Dampak perkawinan pada usia anak akan berdampak pada kesehatan, pekerjaan dengan angka 69 % bekerja disektor informal dan 31 disektor formal, KDRT, perceraian dan berujung pada pemiskinan perempuan secara struktural, sehingga menghambat indeks pertumbuhan manusia dan pencapaian bonus demografi pada tahun 2045 serta menghambat dalam Tujuan Pembangunan yang Berkelanjutan atau Sustainable Development Goals/SDGs yang sudah menjadi komitmen global bersama.

“Untuk Itulah, praktik perkawinan anak ini harus segera dihentikan, dan saya berharap semua pihak agar menggelorakan dan mendukung stop pernikahan anak usia dini”, pungkasnya.

Sementara itu, Presiden Joko Widodo, melalui Staf Khusus Kepresidenan Deputi V, Jaleswari, dalam sambutannya menyampaikan, Presiden Joko Widodo menegaskan bahwa Pemerintah Indonesia bertanggung jawab mengantarkan anak-anak memasuki gerbang masa depan yang terbaik. Pemerintah dan rakyat Indonesia harus memperhatikan nasib anak-anak sebagai penerus bangsa menuju Indonesia Layak Anak tahun 2030 serta Indonesia Emas tahun 2045.

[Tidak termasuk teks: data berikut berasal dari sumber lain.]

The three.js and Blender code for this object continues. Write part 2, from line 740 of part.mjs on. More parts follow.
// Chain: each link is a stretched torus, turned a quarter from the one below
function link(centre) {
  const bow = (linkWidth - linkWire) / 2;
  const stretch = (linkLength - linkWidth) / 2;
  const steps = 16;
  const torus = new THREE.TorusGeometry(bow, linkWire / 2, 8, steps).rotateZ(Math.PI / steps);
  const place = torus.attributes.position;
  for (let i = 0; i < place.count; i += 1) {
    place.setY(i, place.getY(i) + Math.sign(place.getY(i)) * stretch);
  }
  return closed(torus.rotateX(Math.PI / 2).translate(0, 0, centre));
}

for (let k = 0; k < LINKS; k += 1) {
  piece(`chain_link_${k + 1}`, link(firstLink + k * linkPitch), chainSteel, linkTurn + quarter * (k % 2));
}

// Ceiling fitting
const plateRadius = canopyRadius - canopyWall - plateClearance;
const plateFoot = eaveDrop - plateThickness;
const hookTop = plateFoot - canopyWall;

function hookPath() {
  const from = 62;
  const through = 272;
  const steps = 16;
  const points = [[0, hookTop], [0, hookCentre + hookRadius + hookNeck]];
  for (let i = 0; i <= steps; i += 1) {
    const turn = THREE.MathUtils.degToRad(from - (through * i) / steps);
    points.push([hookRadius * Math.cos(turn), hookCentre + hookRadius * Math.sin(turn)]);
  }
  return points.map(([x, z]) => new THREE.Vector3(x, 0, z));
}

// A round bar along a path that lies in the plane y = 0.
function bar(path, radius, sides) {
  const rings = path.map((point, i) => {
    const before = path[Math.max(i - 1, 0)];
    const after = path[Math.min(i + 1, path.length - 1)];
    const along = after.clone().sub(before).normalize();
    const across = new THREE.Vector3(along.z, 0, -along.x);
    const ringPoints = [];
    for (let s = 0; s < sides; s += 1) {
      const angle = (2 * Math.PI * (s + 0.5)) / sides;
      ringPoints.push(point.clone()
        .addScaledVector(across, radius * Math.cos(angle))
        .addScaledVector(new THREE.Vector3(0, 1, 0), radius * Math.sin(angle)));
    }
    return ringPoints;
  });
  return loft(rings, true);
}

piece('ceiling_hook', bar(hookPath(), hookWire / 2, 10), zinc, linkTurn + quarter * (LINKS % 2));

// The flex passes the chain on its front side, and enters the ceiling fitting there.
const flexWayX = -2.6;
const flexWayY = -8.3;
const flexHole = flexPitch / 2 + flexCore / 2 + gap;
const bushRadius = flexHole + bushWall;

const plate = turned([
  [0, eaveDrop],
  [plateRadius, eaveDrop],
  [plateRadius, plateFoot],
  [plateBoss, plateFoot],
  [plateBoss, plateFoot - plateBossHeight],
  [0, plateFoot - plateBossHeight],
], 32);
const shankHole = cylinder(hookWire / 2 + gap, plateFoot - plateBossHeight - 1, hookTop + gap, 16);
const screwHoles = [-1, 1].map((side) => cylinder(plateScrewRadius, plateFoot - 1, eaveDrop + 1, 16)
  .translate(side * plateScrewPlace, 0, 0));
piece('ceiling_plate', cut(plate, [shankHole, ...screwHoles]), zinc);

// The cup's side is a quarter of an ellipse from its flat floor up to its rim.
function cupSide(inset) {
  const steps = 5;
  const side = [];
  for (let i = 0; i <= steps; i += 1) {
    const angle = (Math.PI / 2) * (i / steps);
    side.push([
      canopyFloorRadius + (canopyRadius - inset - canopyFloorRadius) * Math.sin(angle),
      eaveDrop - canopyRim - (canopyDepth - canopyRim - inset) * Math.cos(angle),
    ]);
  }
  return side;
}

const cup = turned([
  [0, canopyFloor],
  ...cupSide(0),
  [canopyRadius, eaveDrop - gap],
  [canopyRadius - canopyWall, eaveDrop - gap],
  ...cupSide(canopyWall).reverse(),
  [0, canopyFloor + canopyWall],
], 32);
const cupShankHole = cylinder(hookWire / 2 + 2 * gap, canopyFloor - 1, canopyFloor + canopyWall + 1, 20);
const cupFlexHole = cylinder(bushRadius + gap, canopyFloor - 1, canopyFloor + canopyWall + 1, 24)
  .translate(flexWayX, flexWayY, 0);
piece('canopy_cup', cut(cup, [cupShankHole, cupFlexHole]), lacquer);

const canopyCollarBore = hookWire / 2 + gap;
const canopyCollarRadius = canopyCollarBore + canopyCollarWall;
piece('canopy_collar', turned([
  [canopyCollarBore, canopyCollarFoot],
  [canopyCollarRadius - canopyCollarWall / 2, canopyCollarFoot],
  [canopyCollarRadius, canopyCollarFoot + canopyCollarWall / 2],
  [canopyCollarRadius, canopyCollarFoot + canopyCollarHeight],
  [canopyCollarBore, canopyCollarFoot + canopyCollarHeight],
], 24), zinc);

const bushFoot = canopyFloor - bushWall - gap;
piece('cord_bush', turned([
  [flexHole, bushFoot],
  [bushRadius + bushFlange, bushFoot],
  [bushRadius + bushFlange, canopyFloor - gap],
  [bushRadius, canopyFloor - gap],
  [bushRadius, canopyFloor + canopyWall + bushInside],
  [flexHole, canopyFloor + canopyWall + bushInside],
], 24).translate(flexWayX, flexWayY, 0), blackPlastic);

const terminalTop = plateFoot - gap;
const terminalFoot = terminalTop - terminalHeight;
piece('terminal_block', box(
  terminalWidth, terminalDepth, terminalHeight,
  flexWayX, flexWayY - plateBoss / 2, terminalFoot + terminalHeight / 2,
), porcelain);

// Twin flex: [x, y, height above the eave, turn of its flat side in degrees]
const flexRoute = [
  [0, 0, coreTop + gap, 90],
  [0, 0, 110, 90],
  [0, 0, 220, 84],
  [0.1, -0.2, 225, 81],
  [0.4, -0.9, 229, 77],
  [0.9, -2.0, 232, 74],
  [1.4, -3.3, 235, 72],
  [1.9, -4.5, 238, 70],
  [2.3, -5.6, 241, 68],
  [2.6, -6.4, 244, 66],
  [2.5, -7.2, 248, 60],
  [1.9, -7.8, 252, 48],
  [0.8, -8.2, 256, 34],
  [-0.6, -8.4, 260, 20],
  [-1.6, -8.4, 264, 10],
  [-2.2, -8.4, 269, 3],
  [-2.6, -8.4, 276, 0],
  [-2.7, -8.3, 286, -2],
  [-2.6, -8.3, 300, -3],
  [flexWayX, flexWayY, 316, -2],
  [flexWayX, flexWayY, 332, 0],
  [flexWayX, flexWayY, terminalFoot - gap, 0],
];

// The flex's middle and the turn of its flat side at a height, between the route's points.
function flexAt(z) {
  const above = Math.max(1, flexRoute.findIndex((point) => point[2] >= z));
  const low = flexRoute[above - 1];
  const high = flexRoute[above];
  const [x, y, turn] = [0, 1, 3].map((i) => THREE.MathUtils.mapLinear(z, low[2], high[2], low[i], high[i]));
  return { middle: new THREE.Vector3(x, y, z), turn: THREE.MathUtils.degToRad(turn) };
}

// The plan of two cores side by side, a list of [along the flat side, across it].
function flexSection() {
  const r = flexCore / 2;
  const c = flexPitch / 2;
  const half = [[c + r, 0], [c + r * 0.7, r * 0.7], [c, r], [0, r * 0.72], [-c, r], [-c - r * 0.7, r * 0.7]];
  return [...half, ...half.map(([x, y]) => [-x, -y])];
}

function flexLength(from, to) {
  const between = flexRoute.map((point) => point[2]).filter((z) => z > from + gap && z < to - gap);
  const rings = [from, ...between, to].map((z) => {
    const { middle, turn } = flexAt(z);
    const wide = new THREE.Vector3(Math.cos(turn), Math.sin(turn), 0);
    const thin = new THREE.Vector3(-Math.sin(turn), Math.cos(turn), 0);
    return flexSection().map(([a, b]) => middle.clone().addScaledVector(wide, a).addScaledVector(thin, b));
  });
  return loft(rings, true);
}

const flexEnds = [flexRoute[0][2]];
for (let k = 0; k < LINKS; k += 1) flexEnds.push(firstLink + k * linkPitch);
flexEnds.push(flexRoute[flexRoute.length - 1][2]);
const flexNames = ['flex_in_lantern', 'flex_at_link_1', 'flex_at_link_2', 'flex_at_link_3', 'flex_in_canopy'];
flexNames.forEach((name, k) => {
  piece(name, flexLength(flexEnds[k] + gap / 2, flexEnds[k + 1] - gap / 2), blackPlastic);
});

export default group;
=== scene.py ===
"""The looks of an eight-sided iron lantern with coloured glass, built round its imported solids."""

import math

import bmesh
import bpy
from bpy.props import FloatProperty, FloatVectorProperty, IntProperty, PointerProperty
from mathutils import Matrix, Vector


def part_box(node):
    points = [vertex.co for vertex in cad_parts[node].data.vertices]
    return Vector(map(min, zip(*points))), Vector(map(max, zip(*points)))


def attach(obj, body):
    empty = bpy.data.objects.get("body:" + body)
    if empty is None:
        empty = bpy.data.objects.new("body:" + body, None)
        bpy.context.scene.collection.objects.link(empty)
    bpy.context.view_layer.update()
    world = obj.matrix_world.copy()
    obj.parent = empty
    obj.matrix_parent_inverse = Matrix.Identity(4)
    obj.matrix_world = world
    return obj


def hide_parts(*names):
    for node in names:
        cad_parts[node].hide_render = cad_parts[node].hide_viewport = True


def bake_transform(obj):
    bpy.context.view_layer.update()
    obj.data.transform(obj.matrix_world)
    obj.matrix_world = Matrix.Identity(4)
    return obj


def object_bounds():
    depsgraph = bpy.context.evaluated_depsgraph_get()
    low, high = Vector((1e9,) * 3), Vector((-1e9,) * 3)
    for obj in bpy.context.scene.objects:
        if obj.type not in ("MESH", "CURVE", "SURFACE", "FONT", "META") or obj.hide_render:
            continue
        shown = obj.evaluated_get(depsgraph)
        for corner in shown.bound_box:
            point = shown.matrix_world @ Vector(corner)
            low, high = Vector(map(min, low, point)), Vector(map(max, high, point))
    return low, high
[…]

“Kini kita patut bersyukur karena dalam kurun waktu empat (4) tahun terakhir, kita mencatat berbagai kemajuan dan capaian yang menggembirakan dalam hal pembangunan bidang pemberdayaan perempuan dan perlindungan anak,” terangnya.

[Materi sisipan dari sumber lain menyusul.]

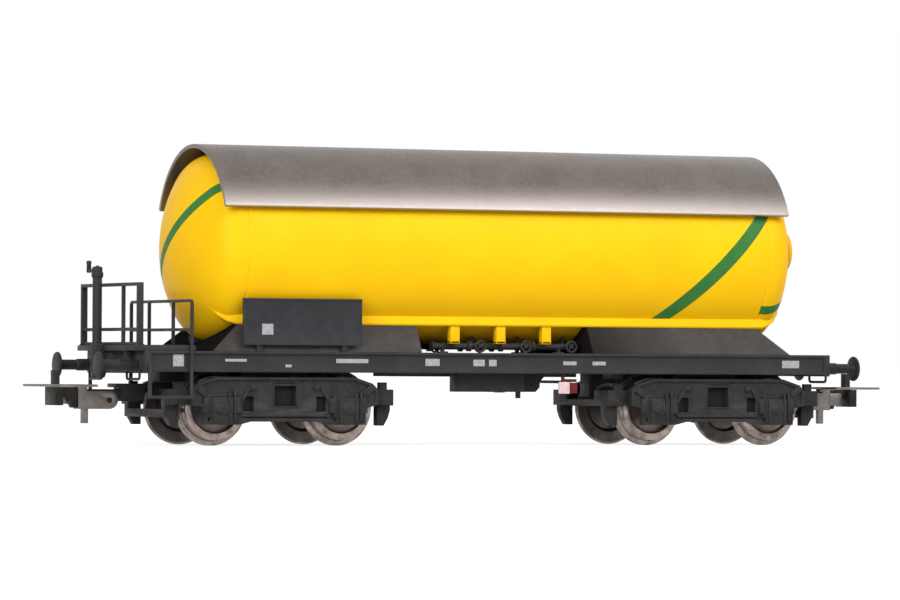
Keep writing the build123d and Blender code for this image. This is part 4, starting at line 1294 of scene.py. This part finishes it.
def floor():
    """A pale floor that shows white where it is lit and keeps the car's soft shadow."""
    bpy.ops.mesh.primitive_plane_add(size=6, location=(0, 2, 0))
    piece = bpy.context.object
    piece.name = "floor"
    finish = new_finish("floor_white", 0.9)
    mottle = spread(finish, grain(finish, 60), 0, 1)
    feed(finish, "Base Color", blended(finish, mottle, floor_pale, floor_shade))
    feed(finish, "Emission Strength", combined(finish, "MULTIPLY", seen_directly(finish), floor_lift))
    finish.node_tree.nodes["Principled BSDF"].inputs["Emission Color"].default_value = white
    piece.data.materials.append(finish)


def studio_world():
    """Even pale surroundings that show white behind the car."""
    world = bpy.data.worlds.new("studio")
    bpy.context.scene.world = world
    world.use_nodes = True
    light = node_of(world, "ShaderNodeBackground", {"Color": white, "Strength": surround_light})
    backdrop = node_of(world, "ShaderNodeBackground", {"Color": white})
    mix = node_of(world, "ShaderNodeMixShader", {0: seen_directly(world), 1: light, 2: backdrop})
    world.node_tree.links.new(mix, world.node_tree.nodes["World Output"].inputs["Surface"])


def lamp(place, size, energy):
    """A soft lamp, its width and height given, aimed at the tank."""
    bpy.ops.object.light_add(type="AREA", location=Vector(place) * MM)
    light = bpy.context.object
    light.data.shape = "RECTANGLE"
    light.data.size, light.data.size_y = (side * MM for side in size)
    light.data.energy = energy
    aim = Vector((0, 0, 25)) * MM - light.location
    light.rotation_euler = aim.to_track_quat("-Z", "Y").to_euler()


def camera():
    bpy.ops.object.camera_add(location=Vector(camera_place) * MM)
    seen = bpy.context.object
    seen.rotation_euler = (
        Matrix.Rotation(radians(camera_turn), 3, "Z")
        @ Matrix.Rotation(pi / 2 + radians(camera_rise), 3, "X")
        @ Matrix.Rotation(radians(camera_roll), 3, "Z")
    ).to_euler()
    seen.data.sensor_width = sensor_width
    seen.data.lens = focal_share * sensor_width
    seen.data.clip_start = 0.05
    bpy.context.scene.camera = seen


floor()
studio_world()
for lamp_row in lamps:
    lamp(*lamp_row)
camera()
bpy.context.scene.view_settings.view_transform = "Standard"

Ini merupakan wujud dari komitmen “negara yang hadir” untuk memajukan, melindungi dan memenuhi hak-hak Konstitusional perempuan dan anak Indonesia, tanpa terkecuali, komitmen “meningkatkan kualitas sumber daya insani/manusia Indonesia” dan “Revolusi karakter bangsa” sebagaimana tercantum dalam Nawacita satu(1), lima (5) dan delapan (8).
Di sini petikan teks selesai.